Extracted information →
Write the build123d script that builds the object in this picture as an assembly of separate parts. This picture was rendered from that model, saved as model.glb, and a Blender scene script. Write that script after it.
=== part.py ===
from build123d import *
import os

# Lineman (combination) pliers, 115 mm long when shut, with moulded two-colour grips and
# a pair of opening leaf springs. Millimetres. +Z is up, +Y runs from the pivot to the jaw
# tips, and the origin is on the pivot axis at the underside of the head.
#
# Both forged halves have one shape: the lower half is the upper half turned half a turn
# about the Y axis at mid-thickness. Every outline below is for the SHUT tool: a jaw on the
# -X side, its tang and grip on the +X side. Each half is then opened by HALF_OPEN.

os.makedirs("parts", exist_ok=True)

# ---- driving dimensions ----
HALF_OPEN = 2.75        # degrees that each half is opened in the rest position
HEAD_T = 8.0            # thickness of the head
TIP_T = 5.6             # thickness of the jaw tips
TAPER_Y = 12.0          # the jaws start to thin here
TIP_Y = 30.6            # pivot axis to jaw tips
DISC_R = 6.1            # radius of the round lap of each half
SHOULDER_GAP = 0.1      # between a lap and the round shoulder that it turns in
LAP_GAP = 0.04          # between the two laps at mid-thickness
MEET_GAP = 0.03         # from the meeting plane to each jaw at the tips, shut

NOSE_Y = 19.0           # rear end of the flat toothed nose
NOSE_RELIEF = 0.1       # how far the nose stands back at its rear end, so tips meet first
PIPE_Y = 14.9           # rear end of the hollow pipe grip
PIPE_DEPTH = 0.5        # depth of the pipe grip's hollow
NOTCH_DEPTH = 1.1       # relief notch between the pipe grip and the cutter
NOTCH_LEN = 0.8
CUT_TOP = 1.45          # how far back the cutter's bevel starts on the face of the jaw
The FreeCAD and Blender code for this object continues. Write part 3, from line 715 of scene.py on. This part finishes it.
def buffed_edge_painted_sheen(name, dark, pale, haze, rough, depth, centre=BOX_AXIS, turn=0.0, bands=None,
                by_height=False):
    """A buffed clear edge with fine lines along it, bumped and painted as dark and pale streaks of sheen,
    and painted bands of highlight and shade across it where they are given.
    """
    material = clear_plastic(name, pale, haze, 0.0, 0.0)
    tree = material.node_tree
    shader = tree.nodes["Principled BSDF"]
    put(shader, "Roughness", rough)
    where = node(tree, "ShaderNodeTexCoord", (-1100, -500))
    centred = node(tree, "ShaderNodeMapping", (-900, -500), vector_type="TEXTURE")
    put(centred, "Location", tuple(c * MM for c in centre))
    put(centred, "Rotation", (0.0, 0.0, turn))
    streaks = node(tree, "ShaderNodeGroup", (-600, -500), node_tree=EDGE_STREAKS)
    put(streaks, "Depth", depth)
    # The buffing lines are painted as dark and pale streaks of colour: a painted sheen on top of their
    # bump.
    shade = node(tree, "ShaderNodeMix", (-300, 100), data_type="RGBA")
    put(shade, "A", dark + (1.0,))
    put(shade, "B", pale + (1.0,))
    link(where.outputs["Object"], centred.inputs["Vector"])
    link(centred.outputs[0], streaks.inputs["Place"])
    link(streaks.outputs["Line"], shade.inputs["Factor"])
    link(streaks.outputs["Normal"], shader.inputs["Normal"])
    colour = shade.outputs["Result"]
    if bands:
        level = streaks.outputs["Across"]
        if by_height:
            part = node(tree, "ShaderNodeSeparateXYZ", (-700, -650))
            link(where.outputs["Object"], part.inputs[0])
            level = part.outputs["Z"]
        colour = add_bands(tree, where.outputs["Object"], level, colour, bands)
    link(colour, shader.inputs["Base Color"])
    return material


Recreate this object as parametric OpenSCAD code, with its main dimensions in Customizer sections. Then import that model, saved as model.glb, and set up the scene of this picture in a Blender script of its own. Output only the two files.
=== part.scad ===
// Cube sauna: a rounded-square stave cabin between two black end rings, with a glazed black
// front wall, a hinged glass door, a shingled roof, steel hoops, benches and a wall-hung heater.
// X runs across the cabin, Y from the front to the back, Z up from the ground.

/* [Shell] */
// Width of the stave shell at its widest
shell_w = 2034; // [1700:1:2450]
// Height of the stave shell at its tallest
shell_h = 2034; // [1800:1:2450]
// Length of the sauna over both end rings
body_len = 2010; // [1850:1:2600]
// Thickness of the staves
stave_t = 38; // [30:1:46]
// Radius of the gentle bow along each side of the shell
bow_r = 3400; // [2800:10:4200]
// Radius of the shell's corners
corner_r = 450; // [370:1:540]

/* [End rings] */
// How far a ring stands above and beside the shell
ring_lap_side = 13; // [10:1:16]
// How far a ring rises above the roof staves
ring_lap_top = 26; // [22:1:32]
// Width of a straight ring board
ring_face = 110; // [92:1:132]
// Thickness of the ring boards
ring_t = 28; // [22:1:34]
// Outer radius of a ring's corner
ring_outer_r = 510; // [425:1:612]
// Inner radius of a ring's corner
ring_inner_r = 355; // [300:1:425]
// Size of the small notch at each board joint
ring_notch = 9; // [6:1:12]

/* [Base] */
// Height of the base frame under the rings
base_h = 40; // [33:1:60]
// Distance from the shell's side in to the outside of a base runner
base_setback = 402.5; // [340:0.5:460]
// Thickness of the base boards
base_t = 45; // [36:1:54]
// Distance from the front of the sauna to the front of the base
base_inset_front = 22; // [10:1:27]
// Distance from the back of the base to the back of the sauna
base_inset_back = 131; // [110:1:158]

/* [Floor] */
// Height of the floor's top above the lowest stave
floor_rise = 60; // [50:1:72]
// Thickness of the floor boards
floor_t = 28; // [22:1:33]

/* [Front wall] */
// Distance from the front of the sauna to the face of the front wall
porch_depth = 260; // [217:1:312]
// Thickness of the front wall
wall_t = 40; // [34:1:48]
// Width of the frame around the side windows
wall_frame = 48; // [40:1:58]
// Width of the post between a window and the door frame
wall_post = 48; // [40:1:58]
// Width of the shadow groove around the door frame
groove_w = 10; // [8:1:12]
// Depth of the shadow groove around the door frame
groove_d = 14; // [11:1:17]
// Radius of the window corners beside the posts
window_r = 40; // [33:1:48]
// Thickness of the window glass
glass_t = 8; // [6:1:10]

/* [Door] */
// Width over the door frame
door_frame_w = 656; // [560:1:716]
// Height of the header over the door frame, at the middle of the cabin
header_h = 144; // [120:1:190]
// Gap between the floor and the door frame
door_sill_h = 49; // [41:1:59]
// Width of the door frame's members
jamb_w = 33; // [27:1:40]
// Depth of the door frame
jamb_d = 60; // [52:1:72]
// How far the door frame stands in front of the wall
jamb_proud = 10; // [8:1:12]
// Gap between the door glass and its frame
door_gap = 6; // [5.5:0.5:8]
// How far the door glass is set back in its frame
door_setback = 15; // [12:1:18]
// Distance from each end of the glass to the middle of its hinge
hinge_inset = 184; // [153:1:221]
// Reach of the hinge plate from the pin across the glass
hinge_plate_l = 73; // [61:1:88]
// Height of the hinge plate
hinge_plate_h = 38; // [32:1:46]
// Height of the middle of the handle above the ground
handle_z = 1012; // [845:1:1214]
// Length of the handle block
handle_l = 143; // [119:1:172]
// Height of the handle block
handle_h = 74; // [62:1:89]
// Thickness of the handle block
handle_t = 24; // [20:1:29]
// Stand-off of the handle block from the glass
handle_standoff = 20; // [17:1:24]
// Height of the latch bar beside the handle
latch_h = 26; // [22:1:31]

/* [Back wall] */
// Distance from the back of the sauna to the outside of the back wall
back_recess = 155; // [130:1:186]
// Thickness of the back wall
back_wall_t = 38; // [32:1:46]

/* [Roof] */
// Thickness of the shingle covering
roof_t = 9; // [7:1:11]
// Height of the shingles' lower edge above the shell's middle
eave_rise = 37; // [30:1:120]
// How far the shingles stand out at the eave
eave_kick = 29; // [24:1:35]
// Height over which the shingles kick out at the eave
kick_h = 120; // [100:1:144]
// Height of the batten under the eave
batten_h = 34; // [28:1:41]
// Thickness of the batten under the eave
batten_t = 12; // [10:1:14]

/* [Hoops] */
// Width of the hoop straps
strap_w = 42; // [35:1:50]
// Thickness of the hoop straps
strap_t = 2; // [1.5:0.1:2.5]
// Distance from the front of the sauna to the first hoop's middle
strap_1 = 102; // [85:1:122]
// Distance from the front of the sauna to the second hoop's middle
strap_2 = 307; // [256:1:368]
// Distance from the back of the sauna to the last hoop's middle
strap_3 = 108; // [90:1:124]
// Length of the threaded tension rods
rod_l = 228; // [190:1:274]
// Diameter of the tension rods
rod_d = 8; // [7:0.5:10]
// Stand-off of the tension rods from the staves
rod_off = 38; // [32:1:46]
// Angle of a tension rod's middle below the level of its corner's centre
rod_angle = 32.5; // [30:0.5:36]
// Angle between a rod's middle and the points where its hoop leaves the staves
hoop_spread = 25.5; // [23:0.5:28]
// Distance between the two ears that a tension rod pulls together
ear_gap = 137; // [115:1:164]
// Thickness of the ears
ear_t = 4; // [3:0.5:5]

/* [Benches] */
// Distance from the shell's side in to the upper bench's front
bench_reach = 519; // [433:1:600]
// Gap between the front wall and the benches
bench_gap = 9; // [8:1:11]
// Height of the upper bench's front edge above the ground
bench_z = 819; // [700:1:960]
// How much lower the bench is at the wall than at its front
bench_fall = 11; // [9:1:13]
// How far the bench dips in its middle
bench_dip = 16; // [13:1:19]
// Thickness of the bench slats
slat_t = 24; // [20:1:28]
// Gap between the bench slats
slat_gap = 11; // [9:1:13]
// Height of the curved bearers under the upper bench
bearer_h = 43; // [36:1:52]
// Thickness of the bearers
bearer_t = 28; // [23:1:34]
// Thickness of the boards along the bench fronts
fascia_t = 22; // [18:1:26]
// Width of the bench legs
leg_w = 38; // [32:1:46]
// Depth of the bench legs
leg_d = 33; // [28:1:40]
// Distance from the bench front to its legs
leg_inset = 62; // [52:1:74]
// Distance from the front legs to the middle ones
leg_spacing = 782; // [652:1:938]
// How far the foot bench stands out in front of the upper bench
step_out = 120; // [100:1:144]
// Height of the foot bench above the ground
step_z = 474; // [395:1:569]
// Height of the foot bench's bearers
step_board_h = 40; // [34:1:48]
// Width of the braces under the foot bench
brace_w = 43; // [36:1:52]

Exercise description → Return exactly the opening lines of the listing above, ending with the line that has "CUT_TOP = 1.45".

The output →
Write the build123d script that builds the object in this picture as an assembly of separate parts. This picture was rendered from that model, saved as model.glb, and a Blender scene script. Write that script after it.
=== part.py ===
from build123d import *
import os

# Lineman (combination) pliers, 115 mm long when shut, with moulded two-colour grips and
# a pair of opening leaf springs. Millimetres. +Z is up, +Y runs from the pivot to the jaw
# tips, and the origin is on the pivot axis at the underside of the head.
#
# Both forged halves have one shape: the lower half is the upper half turned half a turn
# about the Y axis at mid-thickness. Every outline below is for the SHUT tool: a jaw on the
# -X side, its tang and grip on the +X side. Each half is then opened by HALF_OPEN.

os.makedirs("parts", exist_ok=True)

# ---- driving dimensions ----
HALF_OPEN = 2.75        # degrees that each half is opened in the rest position
HEAD_T = 8.0            # thickness of the head
TIP_T = 5.6             # thickness of the jaw tips
TAPER_Y = 12.0          # the jaws start to thin here
TIP_Y = 30.6            # pivot axis to jaw tips
DISC_R = 6.1            # radius of the round lap of each half
SHOULDER_GAP = 0.1      # between a lap and the round shoulder that it turns in
LAP_GAP = 0.04          # between the two laps at mid-thickness
MEET_GAP = 0.03         # from the meeting plane to each jaw at the tips, shut

NOSE_Y = 19.0           # rear end of the flat toothed nose
NOSE_RELIEF = 0.1       # how far the nose stands back at its rear end, so tips meet first
PIPE_Y = 14.9           # rear end of the hollow pipe grip
PIPE_DEPTH = 0.5        # depth of the pipe grip's hollow
NOTCH_DEPTH = 1.1       # relief notch between the pipe grip and the cutter
NOTCH_LEN = 0.8
CUT_TOP = 1.45          # how far back the cutter's bevel starts on the face of the jaw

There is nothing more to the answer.